**TASK STATEMENT**
Copy out each line below exactly as it appears.

◆ ◆ ◆ ◆ ◆

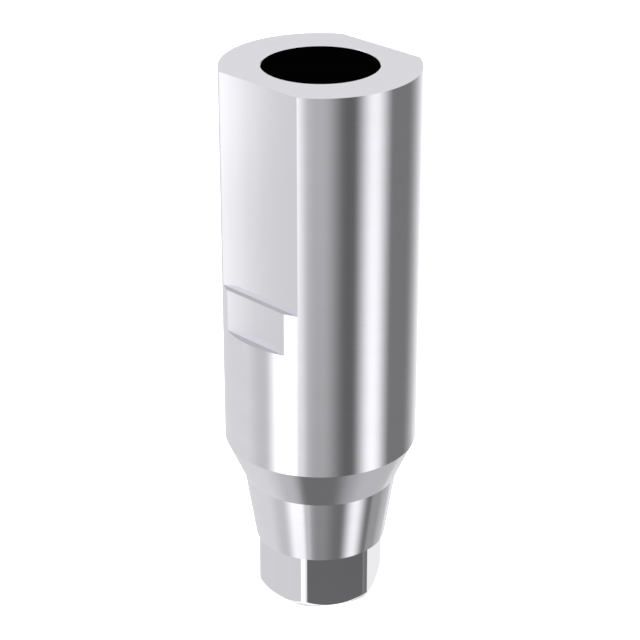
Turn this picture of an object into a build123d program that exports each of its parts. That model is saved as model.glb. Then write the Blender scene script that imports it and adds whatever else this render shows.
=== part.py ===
from build123d import *
import os

# Scan body: a one-piece titanium post that stands in a dental implant while the
# jaw is scanned. The axis of the post is Z, the origin is the centre of the
# hexagon's lower end, and the long scan flat faces -Y. All sizes are millimetres.

# Heights, stacked upwards from the lower end
hexagon_height = 1.39
taper_height = 1.64
shoulder_height = 1.0
barrel_height = 9.06

# Diameters of the turned outside
barrel_diameter = 4.5
taper_top_diameter = 3.6
taper_foot_diameter = 3.09

# Hexagon that keys into the implant
hexagon_sides = 6
hexagon_across_flats = 2.67
hexagon_across_corners = 3.0

# Flats milled on the barrel: distance from the axis, and length down from the top
scan_flat_offset = 1.905
scan_flat_length = 5.05
step_flat_offset = 2.055
step_flat_length = 6.05

# Screw channel
channel_diameter = 2.62
channel_depth = 10.3
screw_hole_diameter = 1.9

# Chamfer at the mouth of the channel. The outer edges are left crisp, so that a
# scanner finds them.
mouth_chamfer = 0.015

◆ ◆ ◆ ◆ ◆

**SOLUTION TO THE PROBLEM**
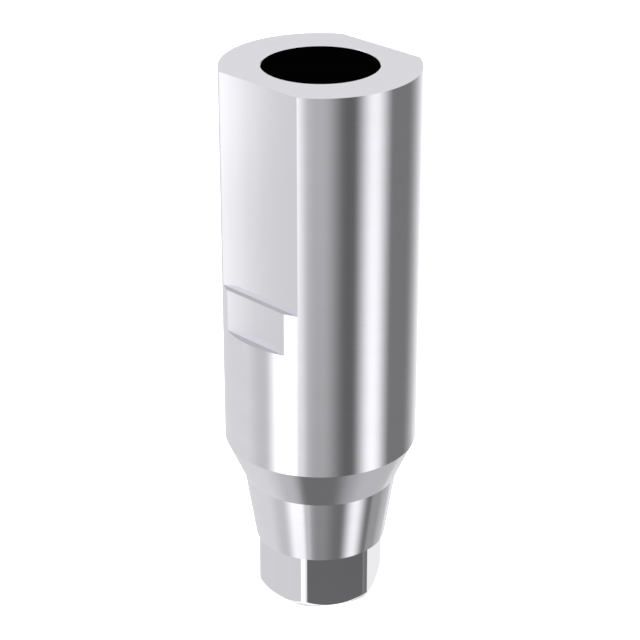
Turn this picture of an object into a build123d program that exports each of its parts. That model is saved as model.glb. Then write the Blender scene script that imports it and adds whatever else this render shows.
=== part.py ===
from build123d import *
import os

# Scan body: a one-piece titanium post that stands in a dental implant while the
# jaw is scanned. The axis of the post is Z, the origin is the centre of the
# hexagon's lower end, and the long scan flat faces -Y. All sizes are millimetres.

# Heights, stacked upwards from the lower end
hexagon_height = 1.39
taper_height = 1.64
shoulder_height = 1.0
barrel_height = 9.06

# Diameters of the turned outside
barrel_diameter = 4.5
taper_top_diameter = 3.6
taper_foot_diameter = 3.09

# Hexagon that keys into the implant
hexagon_sides = 6
hexagon_across_flats = 2.67
hexagon_across_corners = 3.0

# Flats milled on the barrel: distance from the axis, and length down from the top
scan_flat_offset = 1.905
scan_flat_length = 5.05
step_flat_offset = 2.055
step_flat_length = 6.05

# Screw channel
channel_diameter = 2.62
channel_depth = 10.3
screw_hole_diameter = 1.9

# Chamfer at the mouth of the channel. The outer edges are left crisp, so that a
# scanner finds them.
mouth_chamfer = 0.015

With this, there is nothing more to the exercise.